In early May, scientists from the French Research Institute for Exploitation of the Sea (IFREMER) and the Japan Agency for Marine-Earth Science and Technology (JAMSTEC) installed a new underwater observation system to study the seamounts in the Coral Sea, south of New Caledonia. It will help develop a new generation of multidisciplinary deep-sea observatories.

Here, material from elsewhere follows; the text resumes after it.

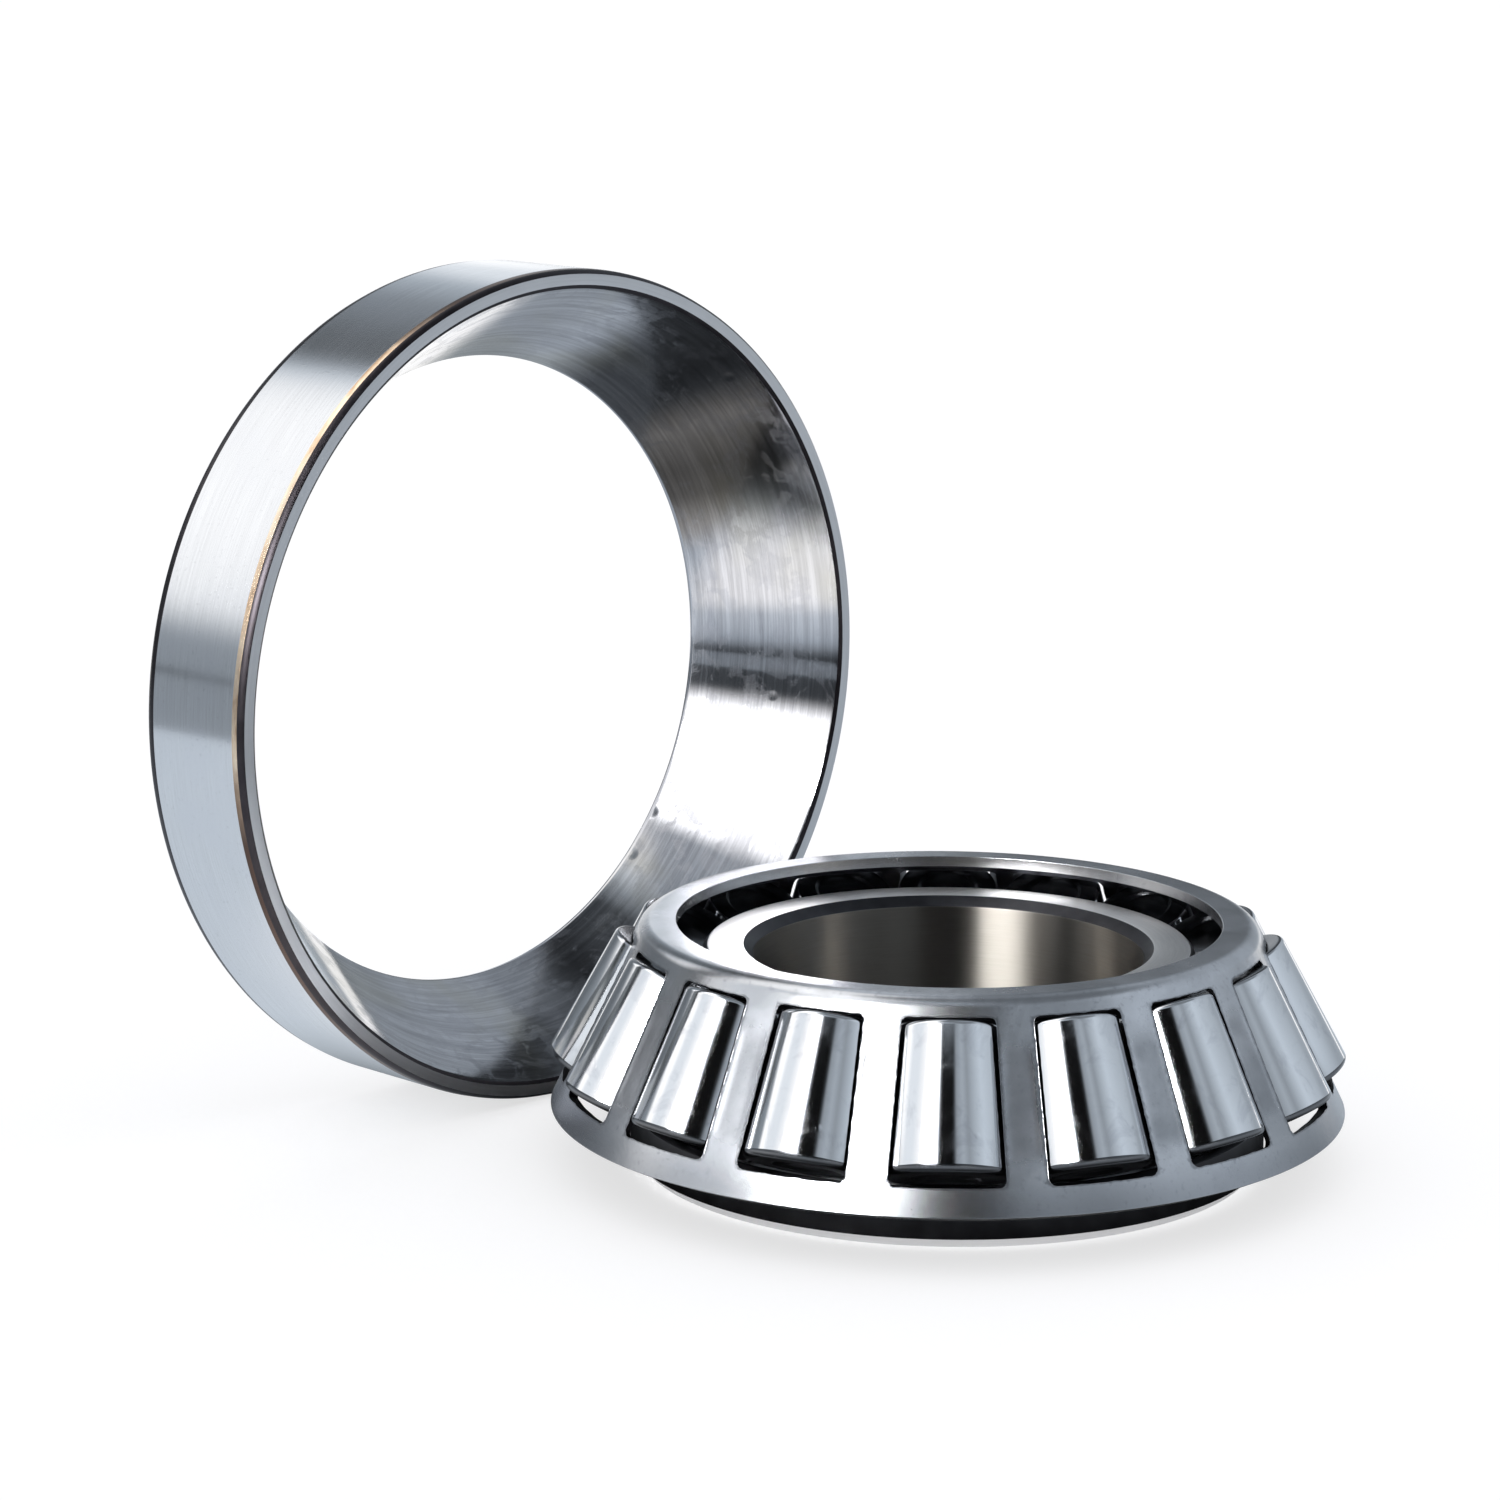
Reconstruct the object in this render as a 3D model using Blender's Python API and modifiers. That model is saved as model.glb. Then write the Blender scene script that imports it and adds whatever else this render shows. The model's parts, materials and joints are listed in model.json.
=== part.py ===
"""Tapered roller bearing with a steep contact angle, shown in its two separable halves.

The cone assembly (cone, cage and rollers) lies on its back face and its axis is vertical.
The cup stands upright on its outside diameter beside it, with its wide mouth towards the cone.

Units are metres and +Z is up. The origin is on the ground, under the middle of the whole layout.
In a turned section, a point is (radius, height) and the radius is measured from the piece's axis.
"""

import math

import bpy
from mathutils import Matrix, Vector

MM = 0.001

# Boundary dimensions of the bearing
BORE_DIAMETER = 45.0 * MM
OUTSIDE_DIAMETER = 100.0 * MM
CONE_WIDTH = 25.0 * MM
CUP_WIDTH = 18.0 * MM
ASSEMBLED_WIDTH = 27.25 * MM

# Rollers and raceways
CUP_HALF_ANGLE = math.radians(28.81)
CUP_SMALL_MOUTH_DIAMETER = 75.5 * MM
ROLLER_COUNT = 16
ROLLER_DIAMETER = 14.4 * MM
ROLLER_LENGTH = 16.5 * MM
ROLLER_TIP_RADIUS = 46.2 * MM
ROLLER_EDGE = 0.6 * MM
DIMPLE_RADIUS = 2.6 * MM
DIMPLE_DEPTH = 0.3 * MM
FIRST_ROLLER_ANGLE = math.radians(-2.4)

# Ribs and edges of the rings
SMALL_RIB_RADIUS = 28.3 * MM
LARGE_RIB_RADIUS = 36.7 * MM
SMALL_RIB_CHAMFER = 0.5 * MM
LARGE_RIB_CHAMFER = 1.2 * MM
LARGE_RIB_SHOULDER = 0.5 * MM
BORE_CHAMFER = 1.1 * MM
CUP_FRONT_CHAMFER = 0.9 * MM
CUP_BACK_CHAMFER = 1.9 * MM
CUP_BACK_EDGE = 0.6 * MM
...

Scientists from the French Research Institute for Exploitation of the Sea (IFREMER) and the Japan Agency for Marine-Earth Science and Technology (JAMSTEC) conducted a scientific cruise in the Coral Sea on board the research vessel Antea in early May, to install the first elements of a new generation of ocean observation systems. A first mooring line equipped with sensors and samplers in the whole water column, and the Edokko seafloor observation device equipped with several HD cameras, have been set up for the next 18 months on the side and top of mount Stylaster, between 500 and 1,200 meters depth. This new observatory will allow to investigate seamount, that are biodiversity hotspots but not fully understood ecosystems of the Coral Sea natural park, one of the largest marine protected area in the world.

Direct observation by the Remote Operated Vehicle (ROV) Victor 6000 in 2019 highlighted a large diversity of habitats and faunal communities within seamounts and confirmed the great variability between seamounts suggested by sampling cruises over the last 30 years, explains Karine Olu, researcher in benthic ecology at Ifremer and directing the Kaseaope cruise. To understand the drivers of this spatial variability and the dynamics of these ecosystems, scientists developed a modular and mobile observation system more complete than most deep-sea observatories that will allow time series acquisition at high temporal rate.

It will be complemented by 2028, with a profiler mooring sliding along a line to collect data in the whole water column, several instrumented mooring lines at the base and on the sides of the seamount, and an autonomous benthic station on its top. This new generation of deep-sea observatory has been developed to allow a multidisciplinary approach and to ensure long-term study of oceanographic and biological dynamics of seamounts in the Coral Sea. Physical measures such as currents, salinity and carbon flow will help understand the role of seamounts in internal movements of the ocean, while cameras and environmental DNA sensors developed by JAMSTEC will allow to investigate and monitor associated fauna. This system will thus provide precious data for actors involved in the conservation of seamounts in New Caledonia, such as the Coral Sea natural park or the French Institute for Research and Development (IRD).

Foster innovation for the observation of the deep Ocean in South Pacific

As part of the ScInObs (Science and Innovation for subsea Observatories) project from Ifremer, this observation system will draw on innovations to address several technological challenges encountered with existing deep-sea observatories. The facility currently experimented in New Caledonia namely aims to reduce the environmental and economic impact of observatories, by reducing the frequency maintenance operations, from once every year for most systems to once every two years. The reduction of installation and maintenance costs as well as efforts for interoperability with other structures also aims to facilitate the replication of these observatories in other insular States in the Pacific.

This project also displays strong international collaboration effort, and contribute to better understanding of the marine environment of south-west Pacific in line with the 2019-2023 roadmap for Franco-Japanese cooperation. The ScInObs project was also labelled by the United Nation Ocean Decade as part of the « One Ocean Network for Deep Observation » which encourage collaboration between the operators of scientific observatories of the deep ocean to foster technological innovation and help understand deep-sea ecosystems and how they are affected by climatic change and human activities.